The U.K. currency strengthened 0.2 percent to 83.14 pence per euro early London time after dropping 0.6 percent during the previous two days. The pound advanced 0.1 percent to $1.6344 after dropping to $1.6252 on Feb. 5th, the lowest level since Jan. 17th. The pound advanced, snapping a two-day decline against the euro, before a government report that economists said will show U.K. industrial production increased in December.
The Aussie fell 0.3 percent to 89.35 U.S. cents late in Sydney after rising as much as 0.2 percent. It’s up 2 percent this week, set for the biggest advance since the period through Oct. 18th. New Zealand’s currency lost 0.3 percent to 82.25 U.S. cents and has strengthened 1.7 percent since Jan. 31st, poised for its largest weekly gain since the five days ended Dec. 6th. The Australian dollar fell, reversing earlier gains, amid prospects the U.S. Federal Reserve will press on with a reduction in stimulus before a report that may show job growth accelerated from the slowest pace in almost three years.
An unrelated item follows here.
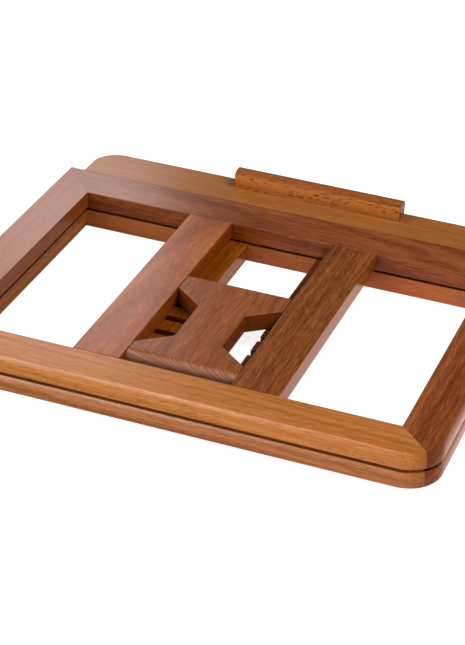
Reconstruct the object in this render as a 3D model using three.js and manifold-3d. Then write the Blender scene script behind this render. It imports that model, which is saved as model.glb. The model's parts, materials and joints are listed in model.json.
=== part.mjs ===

The U.S. 10-year yield was at 2.70 percent early in the London session. The price of the 2.75 percent note maturing in November 2023 was 100 14/32. The yield has climbed five basis points, or 0.05 percentage points, this week. Treasury 10-year notes headed for their first weekly decline this year on speculation a jobs report today will encourage the Federal Reserve to keep reducing its bond purchases.
Investors have shifted record amounts out of U.S. stock funds and into bonds, while withdrawing money from emerging-market equities for a 15th straight week, U.S. equity funds had $24 billion of outflows in the week to Feb. 5th, according to a report today from the research unit of the third-largest U.S. bank. Withdrawals from stock funds worldwide totalled $28.3 billion.